— begin Given data —

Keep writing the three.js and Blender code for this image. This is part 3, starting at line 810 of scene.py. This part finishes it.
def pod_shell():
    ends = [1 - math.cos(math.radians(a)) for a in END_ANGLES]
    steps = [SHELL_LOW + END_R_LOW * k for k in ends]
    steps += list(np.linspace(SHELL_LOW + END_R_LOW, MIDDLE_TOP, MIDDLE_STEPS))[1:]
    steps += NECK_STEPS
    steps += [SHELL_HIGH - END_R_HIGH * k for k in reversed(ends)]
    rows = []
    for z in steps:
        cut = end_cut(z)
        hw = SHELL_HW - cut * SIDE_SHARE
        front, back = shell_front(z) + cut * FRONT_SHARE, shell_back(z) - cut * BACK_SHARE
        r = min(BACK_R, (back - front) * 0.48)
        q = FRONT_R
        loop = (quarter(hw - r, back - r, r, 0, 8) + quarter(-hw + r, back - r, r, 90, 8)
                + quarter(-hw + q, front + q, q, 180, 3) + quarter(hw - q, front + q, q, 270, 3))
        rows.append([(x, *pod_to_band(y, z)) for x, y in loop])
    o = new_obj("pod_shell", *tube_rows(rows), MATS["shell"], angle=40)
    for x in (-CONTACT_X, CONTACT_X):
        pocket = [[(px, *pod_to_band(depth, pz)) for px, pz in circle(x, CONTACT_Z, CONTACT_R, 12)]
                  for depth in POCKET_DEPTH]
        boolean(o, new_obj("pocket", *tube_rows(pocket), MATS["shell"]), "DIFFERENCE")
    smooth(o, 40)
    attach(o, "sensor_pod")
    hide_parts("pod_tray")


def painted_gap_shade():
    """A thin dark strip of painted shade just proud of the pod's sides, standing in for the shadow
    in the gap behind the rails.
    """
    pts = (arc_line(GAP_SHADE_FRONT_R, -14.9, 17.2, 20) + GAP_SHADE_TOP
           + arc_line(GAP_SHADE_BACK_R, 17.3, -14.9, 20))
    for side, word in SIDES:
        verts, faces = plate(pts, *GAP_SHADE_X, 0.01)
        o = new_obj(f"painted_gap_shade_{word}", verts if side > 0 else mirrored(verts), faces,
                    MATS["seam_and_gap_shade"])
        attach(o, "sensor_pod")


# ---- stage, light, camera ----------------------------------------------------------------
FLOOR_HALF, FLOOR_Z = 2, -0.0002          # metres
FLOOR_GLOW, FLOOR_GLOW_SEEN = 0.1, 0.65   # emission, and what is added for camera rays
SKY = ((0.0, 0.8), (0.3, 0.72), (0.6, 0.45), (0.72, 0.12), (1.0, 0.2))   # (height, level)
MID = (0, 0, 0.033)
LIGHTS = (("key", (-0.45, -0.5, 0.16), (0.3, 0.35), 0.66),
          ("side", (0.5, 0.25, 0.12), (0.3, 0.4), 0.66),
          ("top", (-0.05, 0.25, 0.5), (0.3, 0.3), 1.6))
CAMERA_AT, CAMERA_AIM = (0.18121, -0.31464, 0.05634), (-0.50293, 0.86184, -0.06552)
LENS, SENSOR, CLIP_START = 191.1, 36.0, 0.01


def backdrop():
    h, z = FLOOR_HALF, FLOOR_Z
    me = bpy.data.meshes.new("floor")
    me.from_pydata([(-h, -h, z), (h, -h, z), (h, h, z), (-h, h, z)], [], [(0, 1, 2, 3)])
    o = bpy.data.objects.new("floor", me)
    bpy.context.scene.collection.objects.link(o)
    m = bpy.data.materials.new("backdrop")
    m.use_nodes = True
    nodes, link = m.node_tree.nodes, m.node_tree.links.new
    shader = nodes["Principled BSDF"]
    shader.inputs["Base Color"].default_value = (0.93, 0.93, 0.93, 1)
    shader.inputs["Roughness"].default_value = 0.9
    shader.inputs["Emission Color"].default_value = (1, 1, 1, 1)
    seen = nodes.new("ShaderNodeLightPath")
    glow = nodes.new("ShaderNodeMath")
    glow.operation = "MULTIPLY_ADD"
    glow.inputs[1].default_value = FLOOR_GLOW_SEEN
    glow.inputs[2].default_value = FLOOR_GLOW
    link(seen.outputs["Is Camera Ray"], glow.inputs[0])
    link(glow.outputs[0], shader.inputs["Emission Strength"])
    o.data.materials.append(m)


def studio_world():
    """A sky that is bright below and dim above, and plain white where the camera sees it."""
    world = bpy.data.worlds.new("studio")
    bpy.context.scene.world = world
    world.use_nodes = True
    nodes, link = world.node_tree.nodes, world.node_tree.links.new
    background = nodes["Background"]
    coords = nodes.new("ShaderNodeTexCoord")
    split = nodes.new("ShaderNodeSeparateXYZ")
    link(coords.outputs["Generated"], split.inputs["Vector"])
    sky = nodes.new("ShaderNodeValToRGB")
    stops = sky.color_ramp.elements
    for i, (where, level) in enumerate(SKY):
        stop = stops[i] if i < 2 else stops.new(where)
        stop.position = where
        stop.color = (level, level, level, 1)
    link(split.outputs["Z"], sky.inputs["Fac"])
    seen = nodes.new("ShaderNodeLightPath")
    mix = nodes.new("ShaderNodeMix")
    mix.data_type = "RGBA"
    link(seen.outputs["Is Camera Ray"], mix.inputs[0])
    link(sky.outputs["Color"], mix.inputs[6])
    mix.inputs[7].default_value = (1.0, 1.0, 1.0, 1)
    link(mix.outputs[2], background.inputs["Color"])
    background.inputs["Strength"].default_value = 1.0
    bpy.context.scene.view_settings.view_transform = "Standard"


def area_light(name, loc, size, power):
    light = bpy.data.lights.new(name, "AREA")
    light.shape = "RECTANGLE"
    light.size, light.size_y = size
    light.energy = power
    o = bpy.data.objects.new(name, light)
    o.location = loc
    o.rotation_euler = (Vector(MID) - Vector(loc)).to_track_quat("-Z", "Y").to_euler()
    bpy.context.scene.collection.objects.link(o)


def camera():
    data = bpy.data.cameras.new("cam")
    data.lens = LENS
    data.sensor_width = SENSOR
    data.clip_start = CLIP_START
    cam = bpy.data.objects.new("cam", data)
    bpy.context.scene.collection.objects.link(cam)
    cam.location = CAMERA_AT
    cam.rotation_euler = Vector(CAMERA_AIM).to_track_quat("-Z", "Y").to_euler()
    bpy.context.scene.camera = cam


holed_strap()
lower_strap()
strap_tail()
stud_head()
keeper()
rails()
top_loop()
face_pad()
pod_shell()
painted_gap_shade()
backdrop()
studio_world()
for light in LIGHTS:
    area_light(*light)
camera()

— end Given data —

Without leaving anything out, quote all the data.

Keep writing the three.js and Blender code for this image. This is part 3, starting at line 810 of scene.py. This part finishes it.
def pod_shell():
    ends = [1 - math.cos(math.radians(a)) for a in END_ANGLES]
    steps = [SHELL_LOW + END_R_LOW * k for k in ends]
    steps += list(np.linspace(SHELL_LOW + END_R_LOW, MIDDLE_TOP, MIDDLE_STEPS))[1:]
    steps += NECK_STEPS
    steps += [SHELL_HIGH - END_R_HIGH * k for k in reversed(ends)]
    rows = []
    for z in steps:
        cut = end_cut(z)
        hw = SHELL_HW - cut * SIDE_SHARE
        front, back = shell_front(z) + cut * FRONT_SHARE, shell_back(z) - cut * BACK_SHARE
        r = min(BACK_R, (back - front) * 0.48)
        q = FRONT_R
        loop = (quarter(hw - r, back - r, r, 0, 8) + quarter(-hw + r, back - r, r, 90, 8)
                + quarter(-hw + q, front + q, q, 180, 3) + quarter(hw - q, front + q, q, 270, 3))
        rows.append([(x, *pod_to_band(y, z)) for x, y in loop])
    o = new_obj("pod_shell", *tube_rows(rows), MATS["shell"], angle=40)
    for x in (-CONTACT_X, CONTACT_X):
        pocket = [[(px, *pod_to_band(depth, pz)) for px, pz in circle(x, CONTACT_Z, CONTACT_R, 12)]
                  for depth in POCKET_DEPTH]
        boolean(o, new_obj("pocket", *tube_rows(pocket), MATS["shell"]), "DIFFERENCE")
    smooth(o, 40)
    attach(o, "sensor_pod")
    hide_parts("pod_tray")


def painted_gap_shade():
    """A thin dark strip of painted shade just proud of the pod's sides, standing in for the shadow
    in the gap behind the rails.
    """
    pts = (arc_line(GAP_SHADE_FRONT_R, -14.9, 17.2, 20) + GAP_SHADE_TOP
           + arc_line(GAP_SHADE_BACK_R, 17.3, -14.9, 20))
    for side, word in SIDES:
        verts, faces = plate(pts, *GAP_SHADE_X, 0.01)
        o = new_obj(f"painted_gap_shade_{word}", verts if side > 0 else mirrored(verts), faces,
                    MATS["seam_and_gap_shade"])
        attach(o, "sensor_pod")


# ---- stage, light, camera ----------------------------------------------------------------
FLOOR_HALF, FLOOR_Z = 2, -0.0002          # metres
FLOOR_GLOW, FLOOR_GLOW_SEEN = 0.1, 0.65   # emission, and what is added for camera rays
SKY = ((0.0, 0.8), (0.3, 0.72), (0.6, 0.45), (0.72, 0.12), (1.0, 0.2))   # (height, level)
MID = (0, 0, 0.033)
LIGHTS = (("key", (-0.45, -0.5, 0.16), (0.3, 0.35), 0.66),
          ("side", (0.5, 0.25, 0.12), (0.3, 0.4), 0.66),
          ("top", (-0.05, 0.25, 0.5), (0.3, 0.3), 1.6))
CAMERA_AT, CAMERA_AIM = (0.18121, -0.31464, 0.05634), (-0.50293, 0.86184, -0.06552)
LENS, SENSOR, CLIP_START = 191.1, 36.0, 0.01


def backdrop():
    h, z = FLOOR_HALF, FLOOR_Z
    me = bpy.data.meshes.new("floor")
    me.from_pydata([(-h, -h, z), (h, -h, z), (h, h, z), (-h, h, z)], [], [(0, 1, 2, 3)])
    o = bpy.data.objects.new("floor", me)
    bpy.context.scene.collection.objects.link(o)
    m = bpy.data.materials.new("backdrop")
    m.use_nodes = True
    nodes, link = m.node_tree.nodes, m.node_tree.links.new
    shader = nodes["Principled BSDF"]
    shader.inputs["Base Color"].default_value = (0.93, 0.93, 0.93, 1)
    shader.inputs["Roughness"].default_value = 0.9
    shader.inputs["Emission Color"].default_value = (1, 1, 1, 1)
    seen = nodes.new("ShaderNodeLightPath")
    glow = nodes.new("ShaderNodeMath")
    glow.operation = "MULTIPLY_ADD"
    glow.inputs[1].default_value = FLOOR_GLOW_SEEN
    glow.inputs[2].default_value = FLOOR_GLOW
    link(seen.outputs["Is Camera Ray"], glow.inputs[0])
    link(glow.outputs[0], shader.inputs["Emission Strength"])
    o.data.materials.append(m)


def studio_world():
    """A sky that is bright below and dim above, and plain white where the camera sees it."""
    world = bpy.data.worlds.new("studio")
    bpy.context.scene.world = world
    world.use_nodes = True
    nodes, link = world.node_tree.nodes, world.node_tree.links.new
    background = nodes["Background"]
    coords = nodes.new("ShaderNodeTexCoord")
    split = nodes.new("ShaderNodeSeparateXYZ")
    link(coords.outputs["Generated"], split.inputs["Vector"])
    sky = nodes.new("ShaderNodeValToRGB")
    stops = sky.color_ramp.elements
    for i, (where, level) in enumerate(SKY):
        stop = stops[i] if i < 2 else stops.new(where)
        stop.position = where
        stop.color = (level, level, level, 1)
    link(split.outputs["Z"], sky.inputs["Fac"])
    seen = nodes.new("ShaderNodeLightPath")
    mix = nodes.new("ShaderNodeMix")
    mix.data_type = "RGBA"
    link(seen.outputs["Is Camera Ray"], mix.inputs[0])
    link(sky.outputs["Color"], mix.inputs[6])
    mix.inputs[7].default_value = (1.0, 1.0, 1.0, 1)
    link(mix.outputs[2], background.inputs["Color"])
    background.inputs["Strength"].default_value = 1.0
    bpy.context.scene.view_settings.view_transform = "Standard"


def area_light(name, loc, size, power):
    light = bpy.data.lights.new(name, "AREA")
    light.shape = "RECTANGLE"
    light.size, light.size_y = size
    light.energy = power
    o = bpy.data.objects.new(name, light)
    o.location = loc
    o.rotation_euler = (Vector(MID) - Vector(loc)).to_track_quat("-Z", "Y").to_euler()
    bpy.context.scene.collection.objects.link(o)


def camera():
    data = bpy.data.cameras.new("cam")
    data.lens = LENS
    data.sensor_width = SENSOR
    data.clip_start = CLIP_START
    cam = bpy.data.objects.new("cam", data)
    bpy.context.scene.collection.objects.link(cam)
    cam.location = CAMERA_AT
    cam.rotation_euler = Vector(CAMERA_AIM).to_track_quat("-Z", "Y").to_euler()
    bpy.context.scene.camera = cam


holed_strap()
lower_strap()
strap_tail()
stud_head()
keeper()
rails()
top_loop()
face_pad()
pod_shell()
painted_gap_shade()
backdrop()
studio_world()
for light in LIGHTS:
    area_light(*light)
camera()